Start of DATA EXCERPT
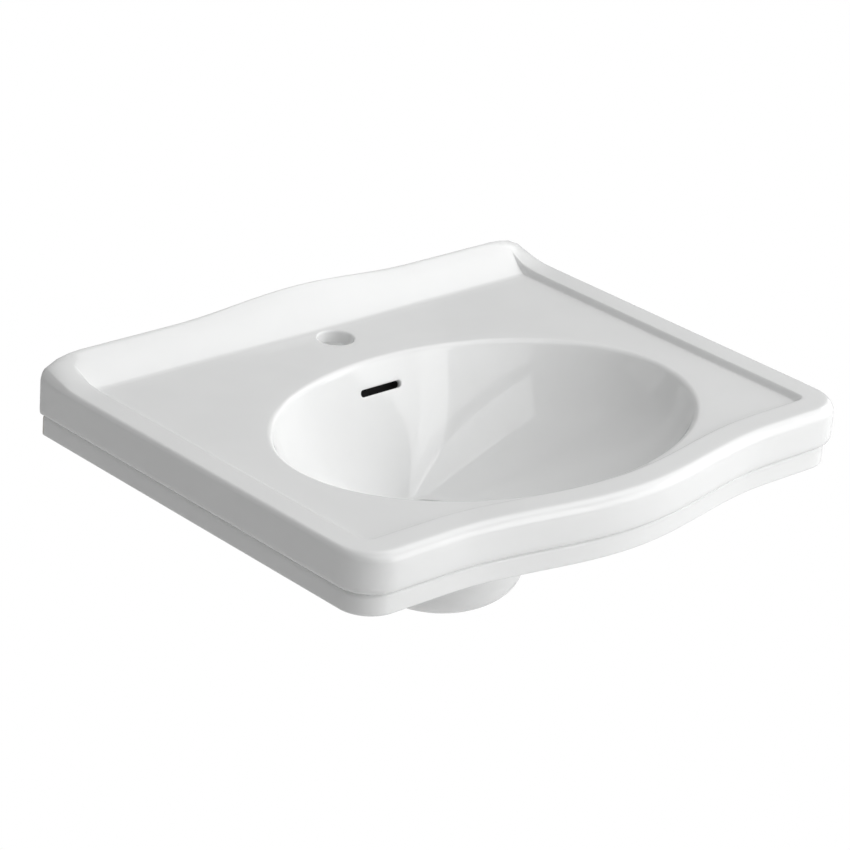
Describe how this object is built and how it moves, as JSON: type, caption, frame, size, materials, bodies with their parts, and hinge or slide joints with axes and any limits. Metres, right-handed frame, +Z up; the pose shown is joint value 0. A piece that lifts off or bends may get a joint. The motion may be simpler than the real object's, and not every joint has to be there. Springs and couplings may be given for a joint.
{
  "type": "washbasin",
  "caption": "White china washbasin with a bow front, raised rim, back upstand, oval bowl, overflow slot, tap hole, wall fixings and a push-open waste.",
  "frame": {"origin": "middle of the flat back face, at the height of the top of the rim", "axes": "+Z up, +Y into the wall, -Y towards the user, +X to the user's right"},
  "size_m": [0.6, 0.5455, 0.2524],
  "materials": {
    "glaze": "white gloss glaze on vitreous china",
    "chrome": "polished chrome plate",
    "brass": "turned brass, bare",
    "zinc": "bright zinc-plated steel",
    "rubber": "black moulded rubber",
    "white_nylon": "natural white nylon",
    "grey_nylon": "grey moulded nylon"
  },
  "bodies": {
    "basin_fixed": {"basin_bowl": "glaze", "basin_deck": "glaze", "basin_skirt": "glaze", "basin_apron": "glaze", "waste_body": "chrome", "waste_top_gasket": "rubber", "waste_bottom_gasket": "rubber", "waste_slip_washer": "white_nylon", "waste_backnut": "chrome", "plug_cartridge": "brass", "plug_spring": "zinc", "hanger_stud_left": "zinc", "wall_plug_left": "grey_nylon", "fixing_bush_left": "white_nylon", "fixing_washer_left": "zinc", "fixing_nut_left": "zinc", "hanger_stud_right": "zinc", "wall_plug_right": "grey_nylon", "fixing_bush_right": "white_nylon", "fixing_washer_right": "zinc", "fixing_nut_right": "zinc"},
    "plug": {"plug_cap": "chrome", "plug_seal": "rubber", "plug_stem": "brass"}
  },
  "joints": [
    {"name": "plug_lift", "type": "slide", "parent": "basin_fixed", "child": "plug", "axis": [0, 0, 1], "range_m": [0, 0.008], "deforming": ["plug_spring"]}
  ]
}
End of DATA EXCERPT
* _DIRECTION_: Recite the full listing above exactly.

* _TASK OUTPUT_:
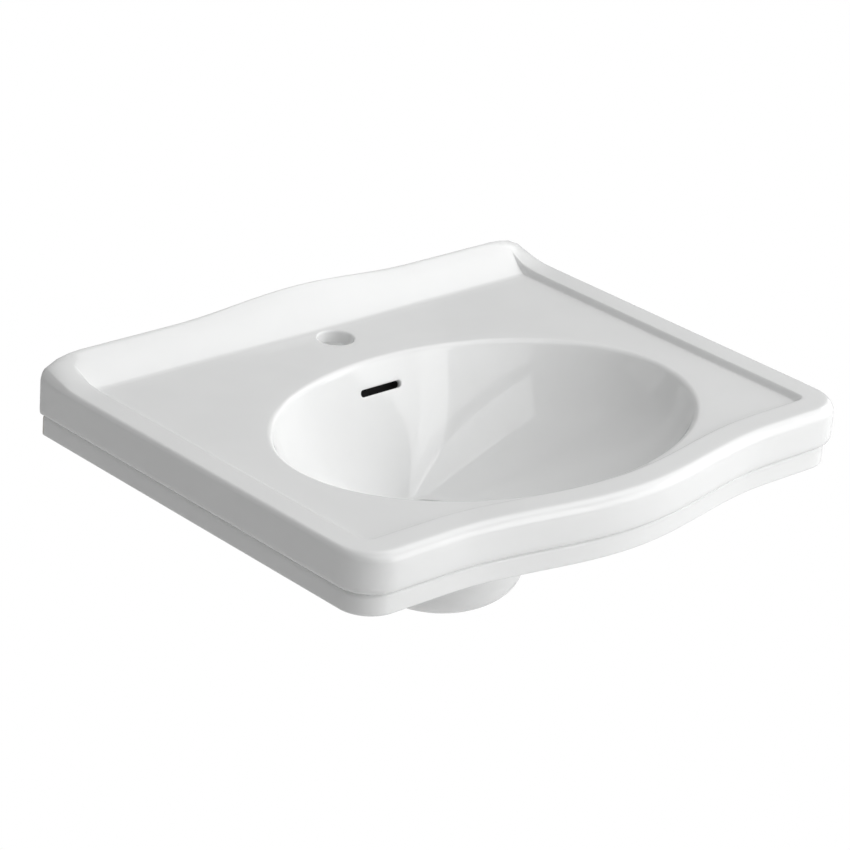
Describe how this object is built and how it moves, as JSON: type, caption, frame, size, materials, bodies with their parts, and hinge or slide joints with axes and any limits. Metres, right-handed frame, +Z up; the pose shown is joint value 0. A piece that lifts off or bends may get a joint. The motion may be simpler than the real object's, and not every joint has to be there. Springs and couplings may be given for a joint.
{
  "type": "washbasin",
  "caption": "White china washbasin with a bow front, raised rim, back upstand, oval bowl, overflow slot, tap hole, wall fixings and a push-open waste.",
  "frame": {"origin": "middle of the flat back face, at the height of the top of the rim", "axes": "+Z up, +Y into the wall, -Y towards the user, +X to the user's right"},
  "size_m": [0.6, 0.5455, 0.2524],
  "materials": {
    "glaze": "white gloss glaze on vitreous china",
    "chrome": "polished chrome plate",
    "brass": "turned brass, bare",
    "zinc": "bright zinc-plated steel",
    "rubber": "black moulded rubber",
    "white_nylon": "natural white nylon",
    "grey_nylon": "grey moulded nylon"
  },
  "bodies": {
    "basin_fixed": {"basin_bowl": "glaze", "basin_deck": "glaze", "basin_skirt": "glaze", "basin_apron": "glaze", "waste_body": "chrome", "waste_top_gasket": "rubber", "waste_bottom_gasket": "rubber", "waste_slip_washer": "white_nylon", "waste_backnut": "chrome", "plug_cartridge": "brass", "plug_spring": "zinc", "hanger_stud_left": "zinc", "wall_plug_left": "grey_nylon", "fixing_bush_left": "white_nylon", "fixing_washer_left": "zinc", "fixing_nut_left": "zinc", "hanger_stud_right": "zinc", "wall_plug_right": "grey_nylon", "fixing_bush_right": "white_nylon", "fixing_washer_right": "zinc", "fixing_nut_right": "zinc"},
    "plug": {"plug_cap": "chrome", "plug_seal": "rubber", "plug_stem": "brass"}
  },
  "joints": [
    {"name": "plug_lift", "type": "slide", "parent": "basin_fixed", "child": "plug", "axis": [0, 0, 1], "range_m": [0, 0.008], "deforming": ["plug_spring"]}
  ]
}